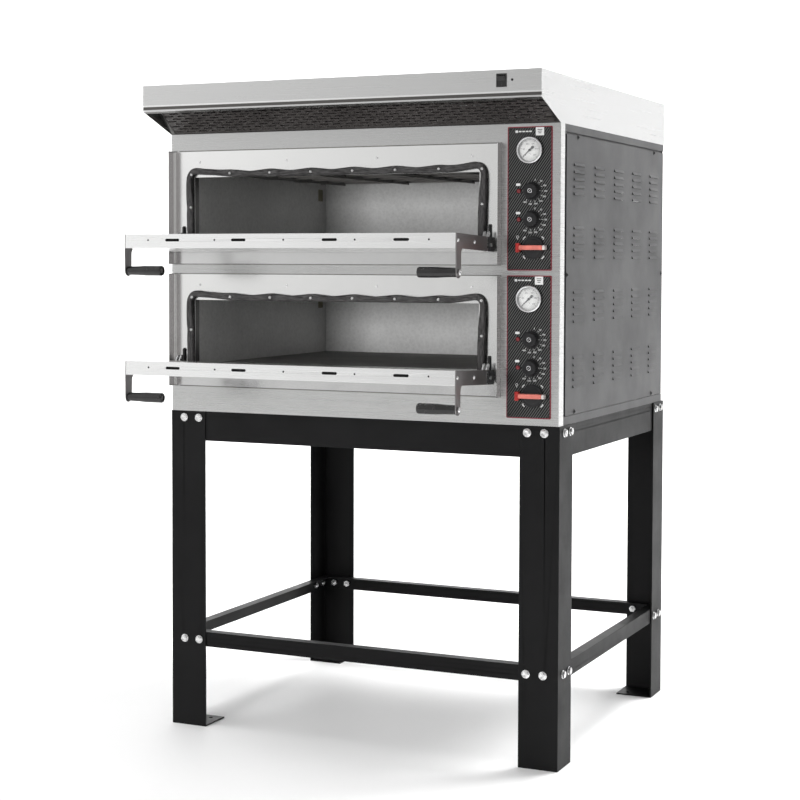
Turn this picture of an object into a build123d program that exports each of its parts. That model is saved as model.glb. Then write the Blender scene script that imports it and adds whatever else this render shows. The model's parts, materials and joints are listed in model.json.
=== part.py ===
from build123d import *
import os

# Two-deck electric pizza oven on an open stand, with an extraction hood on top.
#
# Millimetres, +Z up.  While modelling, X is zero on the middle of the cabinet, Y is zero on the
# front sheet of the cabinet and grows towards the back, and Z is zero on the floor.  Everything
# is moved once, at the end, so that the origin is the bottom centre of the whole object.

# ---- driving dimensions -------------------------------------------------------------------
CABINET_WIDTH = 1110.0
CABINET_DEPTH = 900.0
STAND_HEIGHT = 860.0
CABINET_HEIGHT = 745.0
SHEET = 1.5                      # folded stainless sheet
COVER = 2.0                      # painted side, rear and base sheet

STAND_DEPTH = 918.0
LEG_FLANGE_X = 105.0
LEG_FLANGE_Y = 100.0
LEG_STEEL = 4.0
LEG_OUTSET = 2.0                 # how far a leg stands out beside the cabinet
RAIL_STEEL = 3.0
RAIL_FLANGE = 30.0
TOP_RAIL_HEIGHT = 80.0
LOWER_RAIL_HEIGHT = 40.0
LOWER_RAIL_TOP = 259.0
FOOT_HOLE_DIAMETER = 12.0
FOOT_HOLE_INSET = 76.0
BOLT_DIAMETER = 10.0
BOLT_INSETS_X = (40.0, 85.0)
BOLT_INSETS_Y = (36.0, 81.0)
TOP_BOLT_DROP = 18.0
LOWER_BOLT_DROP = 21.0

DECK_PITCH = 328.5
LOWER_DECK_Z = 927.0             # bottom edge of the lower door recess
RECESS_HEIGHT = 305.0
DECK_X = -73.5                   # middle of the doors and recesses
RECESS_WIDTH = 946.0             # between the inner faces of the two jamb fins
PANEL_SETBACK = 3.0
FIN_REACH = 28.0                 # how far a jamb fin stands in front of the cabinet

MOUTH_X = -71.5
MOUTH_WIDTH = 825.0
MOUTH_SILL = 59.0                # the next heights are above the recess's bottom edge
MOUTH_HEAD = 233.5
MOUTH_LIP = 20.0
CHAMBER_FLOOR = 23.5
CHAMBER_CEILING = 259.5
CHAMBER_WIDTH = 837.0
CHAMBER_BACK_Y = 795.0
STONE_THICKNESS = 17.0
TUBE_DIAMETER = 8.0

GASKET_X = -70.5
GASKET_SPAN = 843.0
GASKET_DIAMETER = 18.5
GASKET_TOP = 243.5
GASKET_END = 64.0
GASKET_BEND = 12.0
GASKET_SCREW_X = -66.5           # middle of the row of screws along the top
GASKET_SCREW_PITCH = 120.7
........
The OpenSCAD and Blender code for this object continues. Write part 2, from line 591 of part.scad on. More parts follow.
........
* _WHAT IS EXPECTED_: For the listing above, identify each line bearing "Blender".

* _WRITTEN RESPONSE_:
Turn this picture of an object into a build123d program that exports each of its parts. That model is saved as model.glb. Then write the Blender scene script that imports it and adds whatever else this render shows. The model's parts, materials and joints are listed in model.json.
The OpenSCAD and Blender code for this object continues. Write part 2, from line 591 of part.scad on. More parts follow.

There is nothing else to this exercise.